PHILIPPINE National Police chief Ronald de la Rosa sees the need to extend martial law in Mindanao because the security situation there, particularly in Marawi City, is still critical.
De la Rosa and Interior and Local Government Secretary Catalino Cuy briefed some senators on the law and order situation and concerns of local governments in Marawi City on Tuesday.
Present during the closed-door briefing were Senate President Aquilino Pimentel 3rd, Senate Majority Leader
Vicente Sotto 3rd and Senators Sherwin Gatchalian, Gregorio Honasan 2nd and Joseph Victor Ejercito.
Asked whether they discussed martial law extension, de la Rosa said, “It’s difficult to talk. I’m not the Senate spokesman. I was asked personally what will be my recommendation based on my assessment of the situation.”
Asked what his recommendation was, de la Rosa replied: “Extend (but) within the legal framework. I will recommend the maximum (period).”
“Because it is still dangerous in that area (Marawi City),” he explained.
President Rodrigo Duterte declared martial law in Mindanao on May 23 hours after the Maute Group seized some areas in Marawi City.
Duterte had said that he will wait for the recommendation of the military before he decides whether to extend martial law or not. Under the law, the President has to ask congress to extend martial law and lawmakers will decide how long it will be imposed.
The Armed Forces of the Philippines has yet to declare its own recommendation because it is still waiting for the assessment of ground commanders in Marawi City.
On Tuesday, however, AFP spokesman Brig. Gen. Restituto Padilla ruled out expanding the coverage of martial law.

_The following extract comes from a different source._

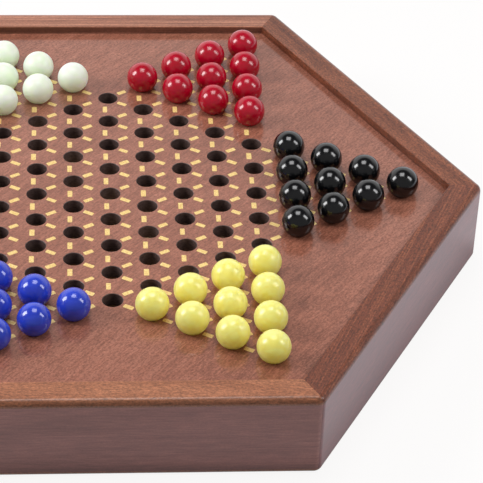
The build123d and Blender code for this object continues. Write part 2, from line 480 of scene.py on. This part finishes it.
dashes = {
    "length": 4.4 * mm, "width": 2.1 * mm, "proud": 0.03 * mm, "sunk": 0.02 * mm,
    "corner": 0.35 * mm, "cornerSegments": 2, "shift": Vector((-1.6 * mm, 0, 0)),
    "wander": 0.12 * mm, "stretch": (0.94, 1.06), "seed": 7,
    "speckle": (0.6 * mm, 0.6 * mm), "roughness": 0.4,
    "gold": [(0.3, (0.70, 0.44, 0.13)), (0.7, (0.95, 0.72, 0.30))],
}


# one dash between every two neighbouring sockets, each slightly off its place and size
def makeDashes():
    chance = random.Random(dashes["seed"])
    places = starPlaces()
    bm = bmesh.new()
    for turns in range(3):
        angle = twelfth + turns * sixth
        step = Vector((math.cos(angle), math.sin(angle), 0)) * socketPitch
        for start in places:
            if not any((start + step - p).length < mm for p in places):
                continue
            stray = Vector((chance.uniform(-1, 1), chance.uniform(-1, 1), 0)) * dashes["wander"]
            middle = start + step / 2 + dashes["shift"] + stray
            middle.z = panelTop + (dashes["proud"] - dashes["sunk"]) / 2
            size = Matrix.Diagonal((dashes["length"] * chance.uniform(*dashes["stretch"]),
                                    dashes["width"] * chance.uniform(*dashes["stretch"]),
                                    dashes["proud"] + dashes["sunk"], 1))
            lay = Matrix.Translation(middle) @ Matrix.Rotation(angle, 4, "Z") @ size
            bmesh.ops.create_cube(bm, size=1.0, matrix=lay)
    upright = [e for e in bm.edges if abs(e.verts[0].co.z - e.verts[1].co.z) > hair]
    bevelEdges(bm, upright, dashes["corner"], dashes["cornerSegments"])
    piece = addPiece("gold_dashes", bm)
    piece.data.materials.append(goldPrint())
    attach(piece, "case")
    print("dashes printed")


def goldPrint():
    material, tree, shader = newMaterial("gold_print")
    place = addNode(tree, "TexCoord").outputs["Object"]
    speckle = grainNoise(tree, place, *dashes["speckle"], detail=2)
    colour = addRamp(tree, speckle, dashes["gold"])
    tree.links.new(colour, shader.inputs["Base Color"])
    shader.inputs["Roughness"].default_value = dashes["roughness"]
    return material


# Marbles, one piece for each row across a point of the star.
# Depth is how much of the light goes into the glass and scatters there.
marbles = {
    "colours": {
        "black": {"deep": (0.002, 0.002, 0.003), "bright": (0.004, 0.004, 0.005)},
        "red": {"deep": (0.39, 0.0005, 0.013), "bright": (0.47, 0.001, 0.023), "roughness": 0.2},
        "white": {"deep": (0.75, 0.97, 0.66), "bright": (0.83, 0.99, 0.76),
                  "roughness": 0.38, "depth": 1.0},
        "green": {"deep": (0.01, 0.20, 0.04), "bright": (0.02, 0.27, 0.06)},
        "blue": {"deep": (0.022, 0.048, 0.52), "bright": (0.032, 0.068, 0.60)},
        "yellow": {"deep": (0.97, 0.79, 0.18), "bright": (0.99, 0.88, 0.27),
                   "roughness": 0.28, "depth": 1.0},
    },
    "subdivisions": 4, "swirl": (9.0 * mm, 5.0 * mm), "swirlWave": 1.5,
    "roughness": 0.16, "index": 1.6, "scatter": (1.0, 1.0, 0.8), "scatterSize": 15.0 * mm,
}


def glassMaterial(colour):
    material, tree, shader = newMaterial(colour + "_glass")
    place = addNode(tree, "TexCoord").outputs["Object"]
    swirl = grainNoise(tree, place, *marbles["swirl"], distortion=marbles["swirlWave"])
    glass = marbles["colours"][colour]
    tones = addRamp(tree, swirl, list(zip(noiseRange, (glass["deep"], glass["bright"]))))
    tree.links.new(tones, shader.inputs["Base Color"])
    shader.inputs["Roughness"].default_value = glass.get("roughness", marbles["roughness"])
    shader.inputs["IOR"].default_value = marbles["index"]
    shader.inputs["Subsurface Weight"].default_value = glass.get("depth", 0.0)
    shader.inputs["Subsurface Radius"].default_value = marbles["scatter"]
    shader.inputs["Subsurface Scale"].default_value = marbles["scatterSize"]
    return material


def makeMarbles():
    radius, height = (tipHigh.z - tipLow.z) / 2, (tipHigh.z + tipLow.z) / 2
    for index, colour in enumerate(marbles["colours"]):
        material = glassMaterial(colour)
        for row in range(1, starReach + 1):
            bm = bmesh.new()
            for place in range(starReach + 1 - row):
                y = (place - (starReach - row) / 2) * socketPitch
                centre = Vector(((starReach + row) * rowPitch, y, height))
                lay = Matrix.Rotation(index * sixth, 4, "Z") @ Matrix.Translation(centre)
                bmesh.ops.create_icosphere(bm, subdivisions=marbles["subdivisions"],
                                           radius=radius, matrix=lay)
            piece = addPiece(f"{colour}_row_{row}_glass", bm)
            piece.data.materials.append(material)
            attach(piece, f"{colour}_row_{row}")
            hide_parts(f"{colour}_marbles_row_{row}")
    print("marbles placed")


# Drawers: fronts in their rail's own wood, turned knobs, plain wood and plywood inside
knob = {
    "tenon": 2.5 * mm, "foot": 3.5 * mm, "head": 7.0 * mm, "headReach": 9.0 * mm,
    "reach": 13.0 * mm, "tenonLength": 8.0 * mm, "steps": 48, "points": 10, "sharpAngle": 40.0,
}
plainWood = {
    "mid": (0.53, 0.35, 0.19),
    "wave": 0.6, "roughness": 0.5, "bump": 0.3, "insideShade": 0.0, "edgeShade": 1.0,
    "figure": (0.150, 0.010), "figureDepth": 0.2, "streaks": (0.050, 0.002), "streakDepth": 0.2,
    "fibres": (0.010, 0.0006), "fibreDepth": 0.06, "speckle": (0.002, 0.0007), "speckleDepth": 0.05,
}
plyWood = dict(plainWood, mid=(0.58, 0.41, 0.24), figure=(0.2, 0.03), streaks=(0.08, 0.005))
# where each wood's pattern starts, so that no two show the same grain
patternShifts = {
    "sides": (0.1, 0.2, 0.3), "back": (0.4, 0.1, 0.2), "bottom": (0.2, 0.5, 0.1),
    "base": (0.3, 0.3, 0.3), "bar": (0.5, 0.2, 0.4),
}


# a CAD node keeps its mesh and takes a Blender material
def dressNode(name, material):
    data = nodes[name].data
    if data.materials:
        data.materials[0] = material
    else:
        data.materials.append(material)


# radii and heights above the drawer front; the neck flares in an S up to the domed head
def makeKnob(drawer, angle):
    points = knob["points"]
    flare = knob["head"] - knob["foot"]
    dome = knob["reach"] - knob["headReach"]
    profile = [(0, -knob["tenonLength"]), (knob["tenon"], -knob["tenonLength"]), (knob["tenon"], 0)]
    for i in range(points + 1):
        share = i / points
        bulge = share * share * (3 - 2 * share)
        profile.append((knob["foot"] + flare * bulge, knob["headReach"] * share))
    for i in range(1, points + 1):
        a = i / points * math.pi / 2
        profile.append((knob["head"] * math.cos(a), knob["headReach"] + dome * math.sin(a)))
    low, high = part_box(f"{drawer}_knob")
    middle = (low.z + high.z) / 2
    out = Matrix.Translation((apothem, 0, middle)) @ Matrix.Rotation(math.pi / 2, 4, "Y")
    bm = bmesh.new()
    turn(bm, profile, knob["steps"], place=Matrix.Rotation(angle, 4, "Z") @ out)
    piece = addPiece(f"{drawer}_turned_knob", bm, knob["sharpAngle"])
    piece.data.materials.append(sideMaterials[rails["drawers"][drawer]])
    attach(piece, drawer)
    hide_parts(f"{drawer}_knob")


def dressDrawers():
    shifts = patternShifts
    for drawer, railName in rails["drawers"].items():
        out = railAngle(railName)
        across = out + 3 * twelfth
        dressNode(f"{drawer}_front", sideMaterials[railName])
        lengthways = woodMaterial(drawer + "_sides_wood", plainWood, out, shifts["sides"])
        crossways = woodMaterial(drawer + "_back_wood", plainWood, across, shifts["back"])
        floorPly = woodMaterial(drawer + "_bottom_ply", plyWood, across, shifts["bottom"])
        for part in ("side_1", "side_2", "divider_1", "divider_2", "guide_1", "guide_2"):
            dressNode(f"{drawer}_{part}", lengthways)
        dressNode(f"{drawer}_back", crossways)
        dressNode(f"{drawer}_bottom", floorPly)
        makeKnob(drawer, out)
    dressNode("base_panel", woodMaterial("base_ply", plyWood, 0.0, shifts["base"]))
    dressNode("centre_bar", woodMaterial("bar_wood", plainWood, 4 * twelfth, shifts["bar"]))
    print("drawers dressed")


# Studio: pale floor, white surroundings behind the board, three soft boxes.
# A soft box's azimuth is in degrees from +Y, clockwise from above. The three spans are ranges
# of a direction's Y or Z; frontFades is a range of Y on the floor, in metres.
studio = {
    "floorSize": 8.0, "paper": (1.0, 0.99, 0.985),
    "floorShown": 0.92, "floorGlow": 0.9, "floorBounce": 0.4,
    # reflections see the floor as a glow with painted shadow near the board's foot, and painted dark in
    # front
    "reflectedPaperGlow": (0.97, 0.99, 1.05), "reflectedFootShade": (0.66, 1.38), "footReach": 14 * mm,
    "frontFades": (-0.42, -0.25), "frontDark": 0.08,
    "roomTint": (1.0, 0.99, 0.98),
    "behind": 0.97, "behindSpan": (0.1, 0.6), "topSpan": (0.6, 0.7),
    "front": 0.27, "fill": 0.08, "frontSpan": (-0.5, -0.1),
    "softBoxes": {
        "left": {"azimuth": -85, "elevation": 35, "distance": 0.92,
                 "size": (0.31, 0.44), "radiance": 12.7},
        "over": {"azimuth": 8, "elevation": 85, "distance": 1.0,
                 "size": (0.44, 0.44), "radiance": 6.2},
        "right": {"azimuth": 104, "elevation": 40, "distance": 1.02,
                  "size": (0.25, 0.50), "radiance": 7.9},
    },
}


# The camera sees white paper with a soft shadow. Gloss sees a glow instead, with painted shadow
# that darkens it towards the foot of the board, and painted dark in front. What it bounces onto the
# board is dimmer.
def makeFloor():
    bm = bmesh.new()
    bmesh.ops.create_grid(bm, x_segments=1, y_segments=1, size=studio["floorSize"])
    floor = addPiece("studio_floor", bm)
    material, tree, _ = newMaterial("floor_paper")
    tree.nodes.clear()
    path = addNode(tree, "LightPath")
    place = addNode(tree, "TexCoord").outputs["Object"]
    y = addNode(tree, "SeparateXYZ", {0: place}).outputs["Y"]
    dark, bounce = studio["frontDark"], studio["floorBounce"]
    white = addDiffuse(tree, (studio["floorShown"],) * 3)
    shown = mixShader(tree, studio["floorGlow"], white, addGlow(tree, studio["paper"], 1.0))
    # painted reflection: gloss rays see a glow, dimmer near the board's foot as a painted shadow, and
    # dark in front
    reflectedShade = remap(tree, reachFromFoot(tree, place), 0.0, studio["footReach"], *studio["reflectedFootShade"])
    paintedReflection = mixShader(tree, remap(tree, y, *studio["frontFades"]), addGlow(tree, (1, 1, 1), dark),
                         addGlow(tree, studio["reflectedPaperGlow"], reflectedShade))
    lit = mixShader(tree, path.outputs["Is Glossy Ray"], addDiffuse(tree, (bounce,) * 3), paintedReflection)
    surface = mixShader(tree, path.outputs["Is Camera Ray"], lit, shown)
    addNode(tree, "OutputMaterial", {"Surface": surface})
    floor.data.materials.append(material)


# distance outside the six flats of the case
def reachFromFoot(tree, place):
    reach = 0.0
    for turns in range(3):
        angle = twelfth + turns * sixth
        outward = (math.cos(angle), math.sin(angle), 0)
        along = addNode(tree, "VectorMath", {0: place, 1: outward}, operation="DOT_PRODUCT")
        distance = addNode(tree, "Math", {0: along.outputs["Value"]}, operation="ABSOLUTE")
        reach = combine(tree, "MAXIMUM", reach, distance.outputs[0])
    return combine(tree, "SUBTRACT", reach, apothem)


def addGlow(tree, colour, strength):
    return addNode(tree, "Emission", {"Color": rgba(colour), "Strength": strength}).outputs[0]


def addSky(tree, colour, strength):
    return addNode(tree, "Background", {"Color": rgba(colour), "Strength": strength}).outputs[0]


def addDiffuse(tree, colour):
    return addNode(tree, "BsdfDiffuse", {"Color": rgba(colour)}).outputs[0]


def mixShader(tree, fac, a, b):
    return addNode(tree, "MixShader", {0: fac, 1: a, 2: b}).outputs[0]


# The sky is a low white wall behind the board and dim elsewhere; the camera sees white paper.
def makeWorld():
    world = bpy.data.worlds.new("studio")
    bpy.context.scene.world = world
    world.use_nodes = True
    tree = world.node_tree
    tree.nodes.clear()
    direction = addNode(tree, "TexCoord").outputs["Generated"]
    parts = addNode(tree, "SeparateXYZ", {0: direction})
    behind = remap(tree, parts.outputs["Y"], *studio["behindSpan"])
    low = remap(tree, parts.outputs["Z"], *studio["topSpan"], 1.0, 0.0)
    wall = combine(tree, "MULTIPLY", combine(tree, "MULTIPLY", behind, low), studio["behind"])
    strength = remap(tree, parts.outputs["Y"], *studio["frontSpan"], studio["front"], studio["fill"])
    strength = combine(tree, "ADD", strength, wall)
    around = addSky(tree, studio["roomTint"], strength)
    backdrop = addSky(tree, studio["paper"], 1.0)
    isCamera = addNode(tree, "LightPath").outputs["Is Camera Ray"]
    addNode(tree, "OutputWorld", {"Surface": mixShader(tree, isCamera, around, backdrop)})


# unit vector towards an azimuth clockwise from +Y and an elevation, in radians
def aim(azimuth, elevation):
    level = math.cos(elevation)
    return Vector((math.sin(azimuth) * level, math.cos(azimuth) * level, math.sin(elevation)))


def makeLamps():
    for name, box in studio["softBoxes"].items():
        towards = aim(math.radians(box["azimuth"]), math.radians(box["elevation"]))
        lamp = bpy.data.lights.new(name + "_softbox", "AREA")
        lamp.shape, lamp.size, lamp.size_y = "RECTANGLE", *box["size"]
        lamp.energy = box["radiance"] * math.pi * box["size"][0] * box["size"][1]
        lampObject = addObject(name + "_softbox", lamp)
        lampObject.location = towards * box["distance"]
        lampObject.rotation_euler = towards.to_track_quat("Z", "Y").to_euler()


# Camera at the photograph's place; yaw, pitch and roll in degrees, pitch downwards
viewpoint = {
    "place": (-0.01358, -0.84445, 0.65894), "yaw": 4.856, "pitch": 37.507, "roll": 2.602,
    "lens": 179.8, "sensor": 36.0,
}


def makeCamera():
    yaw, pitch, roll = (math.radians(viewpoint[k]) for k in ("yaw", "pitch", "roll"))
    forward = aim(yaw, -pitch)
    level = Vector((math.cos(yaw), -math.sin(yaw), 0))
    upward = level.cross(forward)
    across = level * math.cos(roll) + upward * math.sin(roll)
    upright = upward * math.cos(roll) - level * math.sin(roll)
    camera = addObject("camera", bpy.data.cameras.new("camera"))
    camera.data.lens, camera.data.sensor_width = viewpoint["lens"], viewpoint["sensor"]
    axes = Matrix((across, upright, -forward)).transposed()
    camera.matrix_world = Matrix.Translation(viewpoint["place"]) @ axes.to_4x4()
    bpy.context.scene.camera = camera


makeCamera()
makeRails()
makePanel()
makeDashes()
makeMarbles()
dressDrawers()
makeFloor()
makeWorld()
makeLamps()
bpy.context.scene.view_settings.view_transform = "Standard"
print("studio set")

“It never crossed the mind of the Armed Forces to raise martial law nationwide because there is no need for it anyway,” Padilla told reporters in a news briefing.
The Supreme Court has ruled that President Rodrigo Duterte’s declaration of martial law is legal but some justices said it should have been limited to Marawi City.
“The declaration of martial law and its possible extension is dependent on the assessment that will be done by the Armed Forces. The assessment is not yet done…we need to wait for the assessment to be done because that will be our basis and we will submit this assessment to the office of the Secretary of National Defense, who is the administrator of martial law, and he will be the one to forward the recommendation to the President,” Padilla explained.
The martial law declared in Mindanao will expire on July 23 or the day before the President delivers his second state of the nation address.
Senate President Aquilino Pimentel 3rd on Tuesday said any request to extend the validity of Proclamation 216 placing Mindanao under martial rule must come from the President.
“Let’s wait for the move of the President,” Pimentel said when asked to comment on the proposal of Speaker Pantaleon Alvarez to extend martial law for five years or until 2022.
“My position is, any extension of martial law must be requested by the President. So, the idea about the need to extend it must come from him and not from anyone else,” the senator said.
Senate Minority Leader Franklin Drilon rejected Alvarez’s proposal. “Congress, in a joint session, should debate and decide first on the need to extend martial law before talking about the length or period of the extension.”
Sen. Francis Escudero shared Pimentel’s view. “Only the President can ask for an extension of martial law. Both Palace and AFP are lukewarm and have distanced themselves from Alvarez’s proposal,” he said.
“I think we can stop rebellion within a year. Terrorism is something else because it can happen anywhere,” Senate Majority Leader Vicente Sotto 3rd said.
Sen. Sherwin Gatchalian warned that extending martial law up to 2022 would discourage foreign investments.
“I think the country’s interest is really to get back to normalcy as soon as possible. Personally, I’m not inclined to have a protracted martial law. Martial law really sends a different connotation to other countries,” he said.
“And even though you explain this martial law is different from the previous martial law or the martial law of other countries, martial law is martial law and serious investors will not come to Mindanao if they know martial law is being operated within that area,” he said.
“I head the economic affairs committee, from my economic standpoint, it will send the wrong signal to potential investors especially to Mindanao,” he added.
“Prior to martial law, I know for a fact that many (businessmen) wanted to invest in Mindanao considering the President is from there and he is really pushing for more investment in the region,” he said. “But if you have a five-year martial law, the potential investors will now hesitate and think twice before going to Mindanao.”